The government will provide jobs for 100,000 people this year under a public works programme, Labour and Welfare Minister Erika Szucs said at a forum in E Hungary on Saturday.
Under the government’s “Road to Work” programme, several tens of thousands of people have enrolled in training to improve their position on the labour market, Szucs said.
Head of the public works council Laszlo Sandor said that in the winter-spring season of the project, 9,000 people had found jobs, but employment opportunities would continue to be on offer in forestry, water management, railways and hospitals, as well as in state administration offices.

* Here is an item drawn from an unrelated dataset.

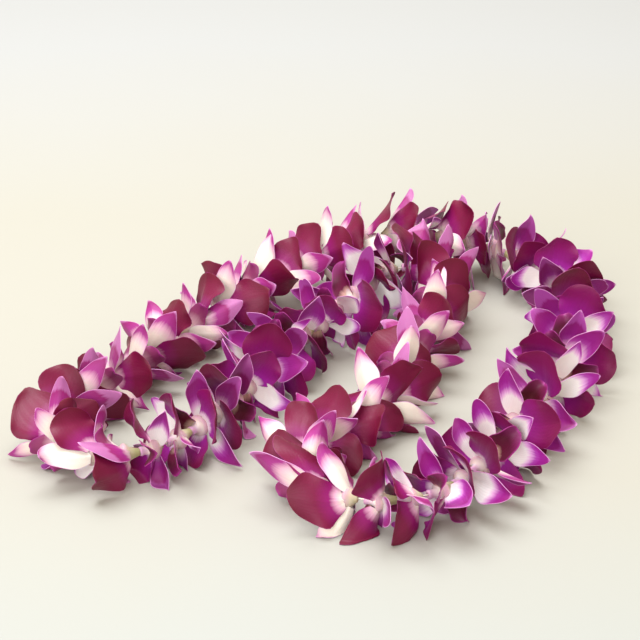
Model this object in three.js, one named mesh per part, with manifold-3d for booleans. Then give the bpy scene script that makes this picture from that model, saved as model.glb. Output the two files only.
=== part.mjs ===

Public work will also be offered during construction of a new section of motorway M3 in Hungary’s disadvantaged eastern regions, he said.
I know, lets create some more jobs as ticket inpectors on the Budapest Metro.
Jees these guys are dim. Hungary has one of the highest public sector employment in Europe, so what do they do, increase it.
They need to stimulate private sector growth and employment, not just create further burden for it.
Is there any hope?
JD, you’ve got it, man!! I feel so stupid living in a backward country like the USA. We ain’t got no damn “ticket inspectors” over here, Man! To get on the bus, I have to show my pass to the driver, or else deposit money into a machine right while he is looking. No inspectors needed.
And to get on the metro, I have to either have a coupon or a pass and go through the turnstyle using that. Once when I enter the system, and then when I leave it. Again, no inspectors are needed.
But I guess in Hungary, when you can have a system employing 30,000 Kafkaesque “inspectors” as opposed to a mere fraction of that number, they’ll go with the 30,000 warm bodies, for sure. Their way must be the best in the world, therefore.
Hey no fair! You can only do April fools jokes on April first!